Problem description: Extract all of the data and reproduce it precisely.

########

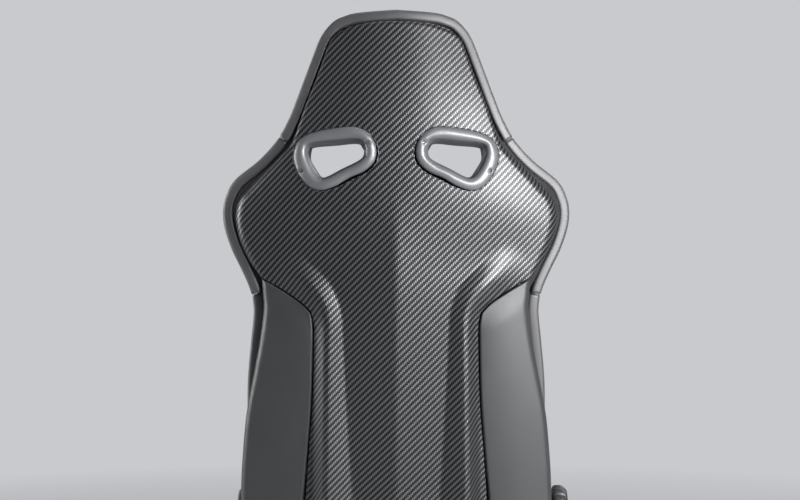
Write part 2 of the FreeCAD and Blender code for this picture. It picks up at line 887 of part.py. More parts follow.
def rounded(points, radius):
    """Flat face in the XZ plane whose corners are arcs."""
    edges = []
    count = len(points)
    corners = [Vec(x, 0, z) for x, z in points]
    ends = []
    for i in range(count):
        corner = corners[i]
        come = (corners[i - 1] - corner).normalize()
        leave = (corners[(i + 1) % count] - corner).normalize()
        half = come.getAngle(leave) / 2
        reach = radius / math.tan(half)
        middle = (come + leave).normalize()
        centre = corner + middle * (radius / math.sin(half))
        ends.append((corner + come * reach, centre - middle * radius, corner + leave * reach))
    for i in range(count):
        start, top, finish = ends[i]
        edges.append(Part.Arc(start, top, finish).toShape())
        edges.append(Part.LineSegment(finish, ends[(i + 1) % count][0]).toShape())
    return Part.Face(Part.Wire(edges))


# Corners of the belt bezel and of its opening, as shares of their width and height.
BEZEL_SHAPE = [(-0.50, 0.04), (-0.23, 0.50), (0.32, 0.40), (0.50, 0.22), (0.50, -0.08),
               (0.28, -0.50), (0.06, -0.50), (-0.42, -0.20)]
SLOT_SHAPE = [(-0.50, 0.20), (-0.40, 0.50), (0.46, 0.38), (0.50, 0.05), (0.26, -0.50),
              (-0.46, -0.02)]


def belt_outline(shape, wide, high, grow, radius, sign):
    """One of the bezel's outlines, grown by an amount all round."""
    x = num("belt_half")
    z = num("pivot_z+belt_rise")
    w = num(wide) + 2 * grow
    deep = num(high) + 2 * grow
    points = [(sign * (x + u * w), z + v * deep) for u, v in shape]
    if sign < 0:
        points.reverse()
    return rounded(points, radius + grow)


def slot_prism(grow, sign):
    return prism(belt_outline(SLOT_SHAPE, "slot_width", "slot_height", grow, 6, sign))


def probe(solid, x, z):
    """Front and rear Y of a solid at one place on the backrest."""
    line = Part.makeLine(Vec(x, 0, z), Vec(x, num("pivot_y") * 4, z))
    hit = solid.common(line)
    return hit.BoundBox.YMin, hit.BoundBox.YMax


# --------------------------------------------------------------- curved backrest


def panel_zone(sign, shift):
    """Area outside the carbon's lower edge; shift moves its border outwards."""
    pz = num("pivot_z")
    half = num("panel_half") + shift
    low = pz - num("tail_drop") - 5
    top = pz + num("panel_top") - shift
    tip_x = num("panel_tip")
    tip_z = pz + num("panel_rise") - shift
    slope = (tip_z - top) / (tip_x - half)
    far = num("shoulder_width")
    points = [(half + 8, low), (half - 2, pz + 200), (half - 3, top - 36), (half, top),
              (tip_x + 60, top + slope * (tip_x + 60 - half)), (far, top), (far, low)]
    return prism(flat([(sign * x, z) for x, z in points]))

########

Solution to this problem:
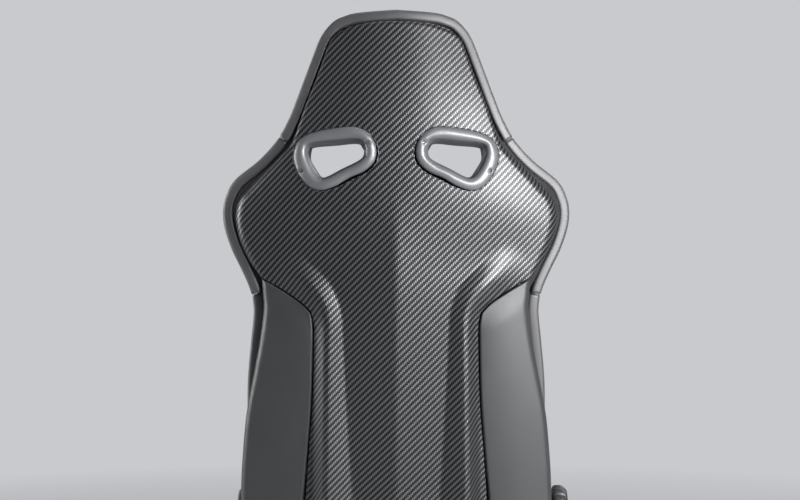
Write part 2 of the FreeCAD and Blender code for this picture. It picks up at line 887 of part.py. More parts follow.
def rounded(points, radius):
    """Flat face in the XZ plane whose corners are arcs."""
    edges = []
    count = len(points)
    corners = [Vec(x, 0, z) for x, z in points]
    ends = []
    for i in range(count):
        corner = corners[i]
        come = (corners[i - 1] - corner).normalize()
        leave = (corners[(i + 1) % count] - corner).normalize()
        half = come.getAngle(leave) / 2
        reach = radius / math.tan(half)
        middle = (come + leave).normalize()
        centre = corner + middle * (radius / math.sin(half))
        ends.append((corner + come * reach, centre - middle * radius, corner + leave * reach))
    for i in range(count):
        start, top, finish = ends[i]
        edges.append(Part.Arc(start, top, finish).toShape())
        edges.append(Part.LineSegment(finish, ends[(i + 1) % count][0]).toShape())
    return Part.Face(Part.Wire(edges))


# Corners of the belt bezel and of its opening, as shares of their width and height.
BEZEL_SHAPE = [(-0.50, 0.04), (-0.23, 0.50), (0.32, 0.40), (0.50, 0.22), (0.50, -0.08),
               (0.28, -0.50), (0.06, -0.50), (-0.42, -0.20)]
SLOT_SHAPE = [(-0.50, 0.20), (-0.40, 0.50), (0.46, 0.38), (0.50, 0.05), (0.26, -0.50),
              (-0.46, -0.02)]


def belt_outline(shape, wide, high, grow, radius, sign):
    """One of the bezel's outlines, grown by an amount all round."""
    x = num("belt_half")
    z = num("pivot_z+belt_rise")
    w = num(wide) + 2 * grow
    deep = num(high) + 2 * grow
    points = [(sign * (x + u * w), z + v * deep) for u, v in shape]
    if sign < 0:
        points.reverse()
    return rounded(points, radius + grow)


def slot_prism(grow, sign):
    return prism(belt_outline(SLOT_SHAPE, "slot_width", "slot_height", grow, 6, sign))


def probe(solid, x, z):
    """Front and rear Y of a solid at one place on the backrest."""
    line = Part.makeLine(Vec(x, 0, z), Vec(x, num("pivot_y") * 4, z))
    hit = solid.common(line)
    return hit.BoundBox.YMin, hit.BoundBox.YMax


# --------------------------------------------------------------- curved backrest


def panel_zone(sign, shift):
    """Area outside the carbon's lower edge; shift moves its border outwards."""
    pz = num("pivot_z")
    half = num("panel_half") + shift
    low = pz - num("tail_drop") - 5
    top = pz + num("panel_top") - shift
    tip_x = num("panel_tip")
    tip_z = pz + num("panel_rise") - shift
    slope = (tip_z - top) / (tip_x - half)
    far = num("shoulder_width")
    points = [(half + 8, low), (half - 2, pz + 200), (half - 3, top - 36), (half, top),
              (tip_x + 60, top + slope * (tip_x + 60 - half)), (far, top), (far, low)]
    return prism(flat([(sign * x, z) for x, z in points]))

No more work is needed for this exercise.